## START

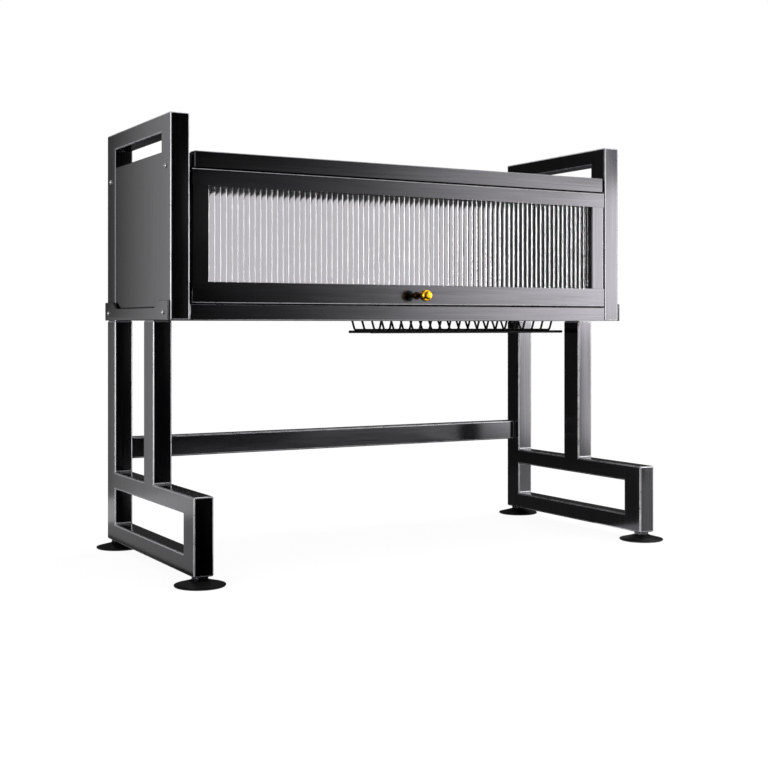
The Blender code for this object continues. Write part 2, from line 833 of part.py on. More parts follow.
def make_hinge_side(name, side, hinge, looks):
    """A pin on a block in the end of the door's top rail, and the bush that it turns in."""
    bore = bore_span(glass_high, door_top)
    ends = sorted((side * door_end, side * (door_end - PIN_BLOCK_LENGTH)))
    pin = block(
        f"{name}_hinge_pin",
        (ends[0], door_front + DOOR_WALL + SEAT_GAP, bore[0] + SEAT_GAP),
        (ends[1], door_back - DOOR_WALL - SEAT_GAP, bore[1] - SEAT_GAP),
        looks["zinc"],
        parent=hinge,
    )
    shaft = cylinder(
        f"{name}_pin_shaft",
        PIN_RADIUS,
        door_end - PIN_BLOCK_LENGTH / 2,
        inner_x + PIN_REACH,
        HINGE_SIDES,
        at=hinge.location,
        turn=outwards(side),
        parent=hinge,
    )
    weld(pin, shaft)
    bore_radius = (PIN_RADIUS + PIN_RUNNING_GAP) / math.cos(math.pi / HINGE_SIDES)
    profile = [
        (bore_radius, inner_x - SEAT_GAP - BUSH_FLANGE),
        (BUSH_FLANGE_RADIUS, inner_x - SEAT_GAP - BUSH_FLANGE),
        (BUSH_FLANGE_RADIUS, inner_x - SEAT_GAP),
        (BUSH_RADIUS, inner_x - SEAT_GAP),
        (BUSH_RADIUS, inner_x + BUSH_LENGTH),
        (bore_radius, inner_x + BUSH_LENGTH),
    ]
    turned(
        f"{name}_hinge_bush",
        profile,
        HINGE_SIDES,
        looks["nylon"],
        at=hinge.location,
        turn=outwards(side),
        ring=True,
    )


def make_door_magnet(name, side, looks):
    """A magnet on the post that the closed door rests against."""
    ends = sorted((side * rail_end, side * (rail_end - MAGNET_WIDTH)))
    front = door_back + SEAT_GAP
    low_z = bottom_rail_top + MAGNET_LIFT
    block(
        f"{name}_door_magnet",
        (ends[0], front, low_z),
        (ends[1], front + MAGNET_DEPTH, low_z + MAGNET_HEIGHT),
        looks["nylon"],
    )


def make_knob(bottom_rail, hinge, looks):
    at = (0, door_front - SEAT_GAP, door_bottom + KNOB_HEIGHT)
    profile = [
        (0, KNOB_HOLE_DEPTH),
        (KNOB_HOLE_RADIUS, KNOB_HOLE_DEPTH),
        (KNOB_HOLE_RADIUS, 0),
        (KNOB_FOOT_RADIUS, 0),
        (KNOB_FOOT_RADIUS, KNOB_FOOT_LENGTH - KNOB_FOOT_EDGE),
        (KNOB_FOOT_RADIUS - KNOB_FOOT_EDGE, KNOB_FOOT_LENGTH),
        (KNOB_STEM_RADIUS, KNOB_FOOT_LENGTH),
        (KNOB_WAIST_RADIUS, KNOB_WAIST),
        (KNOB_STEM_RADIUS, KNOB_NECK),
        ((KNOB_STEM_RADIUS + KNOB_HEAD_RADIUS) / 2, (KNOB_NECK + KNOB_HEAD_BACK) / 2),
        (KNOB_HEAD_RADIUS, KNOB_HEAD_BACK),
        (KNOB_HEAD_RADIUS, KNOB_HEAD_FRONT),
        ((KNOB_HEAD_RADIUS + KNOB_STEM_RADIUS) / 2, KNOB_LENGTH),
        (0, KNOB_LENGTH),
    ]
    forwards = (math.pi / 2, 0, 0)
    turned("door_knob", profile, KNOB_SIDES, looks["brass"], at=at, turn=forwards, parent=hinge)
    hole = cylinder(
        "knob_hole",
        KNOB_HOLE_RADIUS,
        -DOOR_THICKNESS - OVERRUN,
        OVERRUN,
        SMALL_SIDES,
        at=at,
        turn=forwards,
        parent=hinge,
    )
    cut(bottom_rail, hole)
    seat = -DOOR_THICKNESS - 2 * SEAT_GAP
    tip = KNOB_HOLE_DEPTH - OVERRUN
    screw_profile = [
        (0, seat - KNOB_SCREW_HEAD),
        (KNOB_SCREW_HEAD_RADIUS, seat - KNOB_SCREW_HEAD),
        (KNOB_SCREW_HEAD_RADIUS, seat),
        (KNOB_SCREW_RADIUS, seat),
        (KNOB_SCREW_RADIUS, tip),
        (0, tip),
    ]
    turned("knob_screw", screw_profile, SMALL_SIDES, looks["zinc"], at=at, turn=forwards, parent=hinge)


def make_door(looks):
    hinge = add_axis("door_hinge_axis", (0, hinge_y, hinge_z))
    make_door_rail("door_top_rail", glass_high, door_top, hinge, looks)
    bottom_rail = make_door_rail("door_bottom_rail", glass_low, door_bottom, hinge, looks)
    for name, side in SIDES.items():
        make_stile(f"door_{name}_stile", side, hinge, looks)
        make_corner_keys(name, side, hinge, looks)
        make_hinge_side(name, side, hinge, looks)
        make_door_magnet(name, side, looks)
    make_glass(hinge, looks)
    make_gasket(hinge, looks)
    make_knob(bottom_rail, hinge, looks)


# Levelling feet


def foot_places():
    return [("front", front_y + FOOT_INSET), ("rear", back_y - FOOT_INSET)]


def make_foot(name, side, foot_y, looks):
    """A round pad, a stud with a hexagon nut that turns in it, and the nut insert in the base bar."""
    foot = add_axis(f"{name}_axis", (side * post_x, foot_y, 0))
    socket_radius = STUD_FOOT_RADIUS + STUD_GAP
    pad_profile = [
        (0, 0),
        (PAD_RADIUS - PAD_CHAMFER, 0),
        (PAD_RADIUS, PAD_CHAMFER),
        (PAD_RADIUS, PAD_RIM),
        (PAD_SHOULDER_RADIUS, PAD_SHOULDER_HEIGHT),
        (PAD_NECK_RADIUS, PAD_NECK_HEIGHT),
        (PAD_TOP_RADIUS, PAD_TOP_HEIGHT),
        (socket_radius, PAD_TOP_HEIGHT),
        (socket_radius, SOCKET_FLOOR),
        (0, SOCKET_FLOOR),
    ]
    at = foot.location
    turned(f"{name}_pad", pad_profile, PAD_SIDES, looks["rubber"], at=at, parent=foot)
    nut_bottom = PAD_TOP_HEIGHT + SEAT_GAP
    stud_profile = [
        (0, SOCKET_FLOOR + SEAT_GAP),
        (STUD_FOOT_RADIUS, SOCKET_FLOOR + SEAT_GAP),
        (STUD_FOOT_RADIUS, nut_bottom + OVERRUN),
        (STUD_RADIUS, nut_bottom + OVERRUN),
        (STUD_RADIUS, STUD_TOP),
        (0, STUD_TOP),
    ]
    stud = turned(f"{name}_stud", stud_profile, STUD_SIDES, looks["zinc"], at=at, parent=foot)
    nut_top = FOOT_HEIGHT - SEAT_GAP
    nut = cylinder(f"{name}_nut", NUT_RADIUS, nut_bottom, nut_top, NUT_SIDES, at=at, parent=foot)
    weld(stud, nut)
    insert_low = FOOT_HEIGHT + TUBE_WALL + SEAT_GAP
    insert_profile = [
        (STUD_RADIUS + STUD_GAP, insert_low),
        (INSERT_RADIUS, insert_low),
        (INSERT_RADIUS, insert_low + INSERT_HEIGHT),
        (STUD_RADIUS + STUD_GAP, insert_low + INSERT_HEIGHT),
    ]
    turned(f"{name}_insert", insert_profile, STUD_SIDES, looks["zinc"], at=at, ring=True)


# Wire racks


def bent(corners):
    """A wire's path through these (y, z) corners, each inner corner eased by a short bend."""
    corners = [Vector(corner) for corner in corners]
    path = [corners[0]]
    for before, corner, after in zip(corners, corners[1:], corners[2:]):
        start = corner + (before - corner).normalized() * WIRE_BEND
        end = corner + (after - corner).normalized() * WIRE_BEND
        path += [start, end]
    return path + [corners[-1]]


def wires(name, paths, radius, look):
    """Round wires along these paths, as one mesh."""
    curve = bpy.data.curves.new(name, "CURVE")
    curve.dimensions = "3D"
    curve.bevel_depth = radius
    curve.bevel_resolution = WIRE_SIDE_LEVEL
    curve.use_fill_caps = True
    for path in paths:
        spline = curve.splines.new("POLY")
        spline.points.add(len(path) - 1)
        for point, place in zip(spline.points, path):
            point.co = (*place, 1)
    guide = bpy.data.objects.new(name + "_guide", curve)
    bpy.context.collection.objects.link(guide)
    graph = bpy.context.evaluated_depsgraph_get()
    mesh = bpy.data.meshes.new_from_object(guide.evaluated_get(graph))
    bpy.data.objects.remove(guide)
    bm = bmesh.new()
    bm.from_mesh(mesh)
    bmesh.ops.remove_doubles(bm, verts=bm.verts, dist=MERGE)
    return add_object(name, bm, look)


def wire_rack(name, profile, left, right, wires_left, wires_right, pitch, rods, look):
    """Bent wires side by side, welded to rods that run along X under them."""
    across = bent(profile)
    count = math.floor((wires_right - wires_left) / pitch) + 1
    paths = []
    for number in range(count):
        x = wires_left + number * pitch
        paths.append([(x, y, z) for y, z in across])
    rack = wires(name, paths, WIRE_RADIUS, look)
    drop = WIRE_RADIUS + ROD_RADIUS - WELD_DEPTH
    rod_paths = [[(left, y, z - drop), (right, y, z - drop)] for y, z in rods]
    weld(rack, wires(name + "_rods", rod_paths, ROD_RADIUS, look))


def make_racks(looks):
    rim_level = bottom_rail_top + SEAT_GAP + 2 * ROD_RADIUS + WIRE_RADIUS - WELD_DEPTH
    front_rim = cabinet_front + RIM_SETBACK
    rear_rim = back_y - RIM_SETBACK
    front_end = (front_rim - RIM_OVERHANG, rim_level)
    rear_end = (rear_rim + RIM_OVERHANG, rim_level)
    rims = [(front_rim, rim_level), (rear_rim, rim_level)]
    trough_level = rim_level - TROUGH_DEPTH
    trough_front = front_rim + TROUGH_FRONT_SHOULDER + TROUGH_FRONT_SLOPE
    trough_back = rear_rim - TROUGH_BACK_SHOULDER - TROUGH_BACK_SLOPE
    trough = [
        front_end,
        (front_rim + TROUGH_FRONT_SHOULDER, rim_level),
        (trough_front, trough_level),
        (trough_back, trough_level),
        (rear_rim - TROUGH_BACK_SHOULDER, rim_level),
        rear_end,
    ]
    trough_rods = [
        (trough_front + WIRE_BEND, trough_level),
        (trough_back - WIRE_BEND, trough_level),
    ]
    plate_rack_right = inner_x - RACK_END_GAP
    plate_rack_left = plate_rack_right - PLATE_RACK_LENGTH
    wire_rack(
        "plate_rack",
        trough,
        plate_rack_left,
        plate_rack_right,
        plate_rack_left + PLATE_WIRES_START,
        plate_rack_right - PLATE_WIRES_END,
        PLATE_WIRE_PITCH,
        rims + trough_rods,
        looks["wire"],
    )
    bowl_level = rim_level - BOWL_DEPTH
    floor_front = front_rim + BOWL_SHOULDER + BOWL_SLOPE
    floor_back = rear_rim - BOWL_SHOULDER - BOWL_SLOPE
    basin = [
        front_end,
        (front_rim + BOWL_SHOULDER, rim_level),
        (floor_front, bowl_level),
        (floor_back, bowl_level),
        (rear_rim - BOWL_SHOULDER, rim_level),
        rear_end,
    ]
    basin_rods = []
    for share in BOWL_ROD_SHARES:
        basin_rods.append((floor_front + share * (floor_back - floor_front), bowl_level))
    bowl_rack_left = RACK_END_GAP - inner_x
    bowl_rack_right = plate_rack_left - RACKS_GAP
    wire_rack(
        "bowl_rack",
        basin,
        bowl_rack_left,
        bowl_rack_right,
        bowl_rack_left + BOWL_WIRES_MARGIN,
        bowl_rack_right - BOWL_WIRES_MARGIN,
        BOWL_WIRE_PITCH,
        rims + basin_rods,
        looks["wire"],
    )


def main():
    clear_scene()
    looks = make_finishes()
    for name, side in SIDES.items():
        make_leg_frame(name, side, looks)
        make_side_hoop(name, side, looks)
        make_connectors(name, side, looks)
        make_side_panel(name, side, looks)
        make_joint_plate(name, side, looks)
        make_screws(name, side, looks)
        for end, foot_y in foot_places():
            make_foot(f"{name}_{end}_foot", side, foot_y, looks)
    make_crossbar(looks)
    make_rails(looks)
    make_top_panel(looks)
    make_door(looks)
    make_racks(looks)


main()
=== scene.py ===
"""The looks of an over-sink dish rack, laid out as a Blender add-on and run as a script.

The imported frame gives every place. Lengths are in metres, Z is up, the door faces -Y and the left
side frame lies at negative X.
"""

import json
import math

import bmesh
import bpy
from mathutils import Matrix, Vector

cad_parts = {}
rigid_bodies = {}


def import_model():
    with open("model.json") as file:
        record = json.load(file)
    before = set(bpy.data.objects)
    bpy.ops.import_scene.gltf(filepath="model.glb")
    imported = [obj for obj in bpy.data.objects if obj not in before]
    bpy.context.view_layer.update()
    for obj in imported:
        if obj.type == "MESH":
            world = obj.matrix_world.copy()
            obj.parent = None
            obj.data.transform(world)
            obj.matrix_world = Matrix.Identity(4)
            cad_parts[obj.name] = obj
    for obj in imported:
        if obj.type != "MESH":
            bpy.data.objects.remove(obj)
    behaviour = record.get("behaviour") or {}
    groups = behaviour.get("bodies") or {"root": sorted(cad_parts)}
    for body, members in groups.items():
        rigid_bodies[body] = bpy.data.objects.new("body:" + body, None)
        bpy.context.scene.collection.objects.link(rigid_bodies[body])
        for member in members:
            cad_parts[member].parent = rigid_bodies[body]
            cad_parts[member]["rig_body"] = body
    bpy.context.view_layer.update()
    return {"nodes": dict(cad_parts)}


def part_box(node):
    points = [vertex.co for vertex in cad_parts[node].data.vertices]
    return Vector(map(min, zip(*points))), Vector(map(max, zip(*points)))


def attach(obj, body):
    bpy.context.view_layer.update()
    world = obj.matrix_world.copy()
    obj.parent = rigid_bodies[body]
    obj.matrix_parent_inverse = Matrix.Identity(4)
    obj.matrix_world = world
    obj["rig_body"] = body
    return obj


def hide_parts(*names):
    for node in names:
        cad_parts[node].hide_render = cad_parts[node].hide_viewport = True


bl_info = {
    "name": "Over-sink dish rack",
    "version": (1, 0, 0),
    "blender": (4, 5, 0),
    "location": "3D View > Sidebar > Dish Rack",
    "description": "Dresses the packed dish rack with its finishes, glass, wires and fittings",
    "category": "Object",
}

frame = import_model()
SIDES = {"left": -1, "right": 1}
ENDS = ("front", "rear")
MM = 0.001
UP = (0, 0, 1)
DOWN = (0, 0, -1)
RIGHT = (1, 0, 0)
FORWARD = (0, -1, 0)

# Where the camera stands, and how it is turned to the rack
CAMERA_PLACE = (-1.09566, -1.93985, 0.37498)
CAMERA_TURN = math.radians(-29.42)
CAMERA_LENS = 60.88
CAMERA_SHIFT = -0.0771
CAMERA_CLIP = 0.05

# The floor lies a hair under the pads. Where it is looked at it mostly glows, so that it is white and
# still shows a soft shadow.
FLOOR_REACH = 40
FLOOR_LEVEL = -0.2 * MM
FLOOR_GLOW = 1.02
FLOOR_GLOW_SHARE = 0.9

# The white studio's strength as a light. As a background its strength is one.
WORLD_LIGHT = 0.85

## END

Take the line containing "make_crossbar(looks)" and the line containing "obj.parent = None". Write out both and all lines between, exactly, and nothing more.

    make_crossbar(looks)
    make_rails(looks)
    make_top_panel(looks)
    make_door(looks)
    make_racks(looks)


main()
=== scene.py ===
"""The looks of an over-sink dish rack, laid out as a Blender add-on and run as a script.

The imported frame gives every place. Lengths are in metres, Z is up, the door faces -Y and the left
side frame lies at negative X.
"""

import json
import math

import bmesh
import bpy
from mathutils import Matrix, Vector

cad_parts = {}
rigid_bodies = {}


def import_model():
    with open("model.json") as file:
        record = json.load(file)
    before = set(bpy.data.objects)
    bpy.ops.import_scene.gltf(filepath="model.glb")
    imported = [obj for obj in bpy.data.objects if obj not in before]
    bpy.context.view_layer.update()
    for obj in imported:
        if obj.type == "MESH":
            world = obj.matrix_world.copy()
            obj.parent = None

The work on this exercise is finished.